Road Music, Chapter Eleven: Austin, Texas

For this series, we’ll be following Paste’s own Curmudgeon, Geoffrey Himes, as he sets out on a massive road trip across the South, exploring musical landmarks, traditions and history along the way. Eleventh stop: Austin, TX.
On St. Patrick’s Day afternoon, I found myself under a white party tent in the backyard of the Yard Dog, one of the best outsider art galleries in America. On the riser a few feet away was the Ozark rock ‘n ‘roll band Ha Ha Tonka. Next to me was a short woman in a green dress dancing furiously to the music. When she saw me scribbling in a notebook, she said, “I saw these guys a few years ago, and they were pretty good, but they’re a whole lot better now.” I told her that I couldn’t agree more.
Everything was better. The songs from their new album Heart-Shaped Mountain were more sharply focused, both lyrically and musically, and they delivered those songs not as if they were hosting a party but as if they were trying to change someone’s life. The guitars and mandolin filled the songs not just with sound but also with an emotional urgency, and Brian Roberts, wearing a “Love Trumps Hate” T-shirt, sang them as if seized with purpose.

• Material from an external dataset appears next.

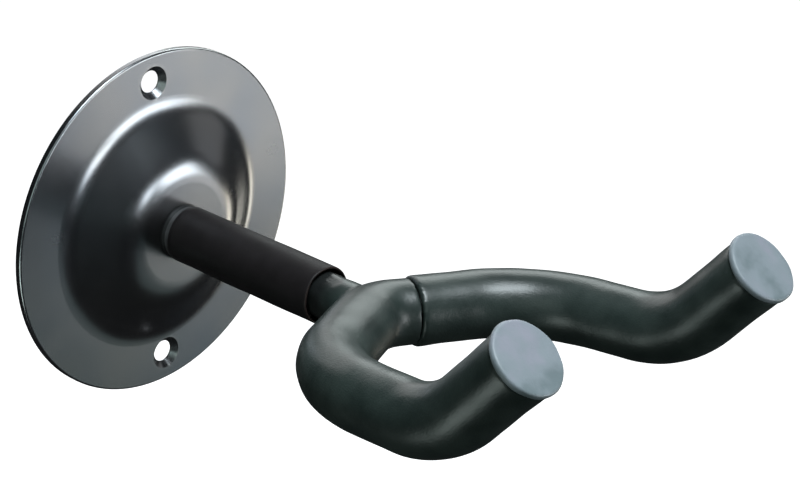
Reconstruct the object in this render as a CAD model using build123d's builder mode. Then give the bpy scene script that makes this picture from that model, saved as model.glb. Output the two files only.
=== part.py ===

Brett Anderson and Brian Roberts of Ha Ha Tonka (photo by Geoffrey Himes)
A lot of people go to South by Southwest in search of new discoveries, hoping to find a terrific act they’d never heard of before. That’s a worthy pursuit, especially because it requires listening to a dozen frogs that never turn into a prince for every one that does. But in recent years I’ve taken a different approach: I check in on acts I haven’t seen in a few years to see how they have or haven’t changed.
For Ha Ha Tonka, those changes have been dramatic, transforming the Missouri group from a twangy Old 97’s-type retro outfit to something with the pop power of the early Tom Petty & the Heartbreakers. Roberts supplied the jangle with his 12-string acoustic guitar, and mandolinist Brett Anderson, keyboardist James Cleare and bassist Lucas Long added the vocal harmonies that turned “Height of My Fears” into a harrowing lament of loss and “Everything” into a buoyant anthem of optimism in the face of all the legitimate reasons to be pessimistic.
Even more surprising was the transformation of Monte Warden. This Texan singer-songwriter led his alternative-country band The Wagoneers at the very first South by Southwest in 1987 and had impressed a lot of people with the bright tunefulness of his original country pop-tinged rockabilly songs. Neither the band nor Warden’s subsequent solo career established enough traction to thrive, however, and he reemerged at this year’s SXSW with Monte Warden & the Dangerous Few, a band that suggested Frank Sinatra gone country.
He explained to me backstage at the Continental Club that he had been asked to write a song in the Sinatra style for a Toyota commercial. He’d never done anything like that, but he wasn’t about to turn down the money. That song turned out really good, much to his own surprise. He started writing more songs in the same vein and eventually assembled a band that could play them.